A composite consisting of: 50 % polymethylmetacrylate, 35 % unsaturated polyester resin and 15 % glass fibers was milled to a maximum particle size of 15 mm. The obtained mixture was then fed to a single-screw extruder having an Archimedean screw of 60 mm in diameter. The extrusion took place at a temperature of 190° C. The melted mixture was then poured directly into a metal mould until full. At that point the supply was interrupted, the mould was closed and left to cool down to a temperature of approximately 50° C. The mould was then opened and the product extracted. The section of the product showed its interior to be homogeneous .

Third embodiment

A composite consisting of: 50 % polymethylmetacrylate, 10 % acrylonitrile-butadiene-styrene copolymer, 25 % unsaturated polyester resin and 15 % glass fibers was milled to a maximum particle size of 15 mm. The obtained mixture was then fed to a single-screw extruder having an Archimedean screw of 60 mm in diameter. The extrusion took place at a temperature of 190° C. The obtained tube with a wall thickness of 5 to 7 mm was compact, homogeneous and solid and without any air bubbles after cooling down.

Fourth embodiment

A composite consisting of: 33 % polymethylmetacrylate, 40 % acrylonitrile-butadiene-styrene copolymer, 17 % unsaturated polyester resin and 10 % glass fibers was milled to a maximum particle size of 15 mm. The obtained mixture was then fed to a single-screw extruder having an Archimedean screw of 60 mm in diameter. The extrusion took place at a temperature of 190° C. The profile was sized. The obtained rod with a diameter of 35 mm was compact, homogeneous and solid and without any air bubbles after cooling down.

Therefore, the process for mechanical recycling of waste composite polymeric material from partially cross- linked polymethylmetacrylate, acrylonitrile-butadiene- styrene copolymer, unsaturated polyester resin and glass fibers into products of various sizes is characterized in that prior to processing the material is milled to a convenient particle size for feeding into the extruder, and that the process takes place in an extrusion apparatus (extruder), heated to a work temperature of 180 to 230° C. The material consists of 30-40 parts (by mass) of unsaturated polyester resin reinforced with glass fibers, 30-60 .parts of partially crbss-linked polymethylmetacrylate, and 0-70 parts of acrylonitrile- butadiene-styrene (ABS) copolymer.

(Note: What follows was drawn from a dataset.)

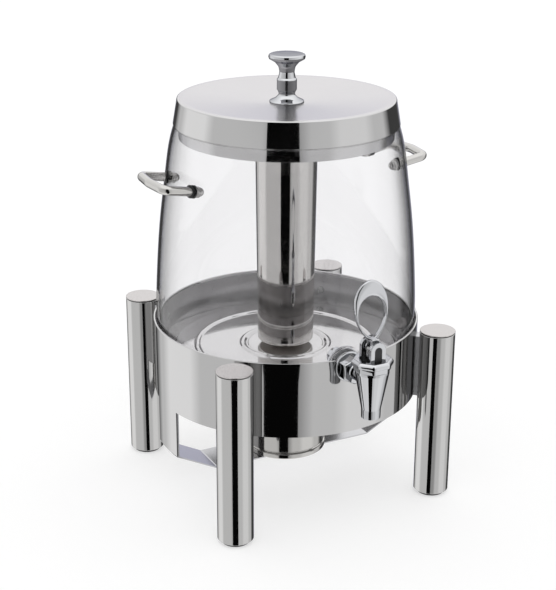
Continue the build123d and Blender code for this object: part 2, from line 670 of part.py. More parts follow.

The extruder allows the passage of unmelted particles of material. The material must be dried to a constant mass containing no humidity prior to processing. The mass exiting the extruder is shaped into a continuous profile of various sections, depending on the chosen outlet nozzle, which is to say, on the purpose of the product. A layer of polymethylmetacrylate may be deposited onto the continuous profile by means of co-extrusion. The mass exiting the extruder may also be shaped by introducing it into moulds of various forms and sizes. The process of the invention is economical in terms of energy and material, not requiring great inputs of energy or additional materials. Therefore, the invention is specific and economically effective. The embodiments described above are by way of illustration only and shall have no limiting effect on the scope of the invention.

Claims

Patent Claims

Process for mechanical recycling of waste composite polymer material, characterized in that said material consist of 30-40 parts (by mass) of unsaturated polyester resin reinforced with glass fibers, 30-60 parts of partially cross-linked polymethylmetacrylate, and 0-70 parts of acrylonitrile-butadiene-styrene (ABS) copolymer, that prior to processing the material is milled to a convenient particle size for feeding into the extruder, and that the process takes place in an extrusion apparatus (extruder) , heated to a work temperature of 180 to 230° C.

Process according to Claim 1, characterized in that the extruder allows the passage of unmelted particles of the material.

Process according to Claim 1, characterized in that prior to processing, the material is dried to a constant mass containing no humidity.

Process according to Claim 1, characterized in that the mass exiting the extruder is shaped into a continuous profile of various sections, depending on the chosen outlet nozzle and the purpose of the product.

Process according to Claim 4, characterized in that a layer of polymethylmetacrylate is deposited onto the continuous profile by means of co-extrusion.

Process according to Claim 1, characterized in that the mass exiting the extruder is shaped by introducing it into moulds of various forms and sizes.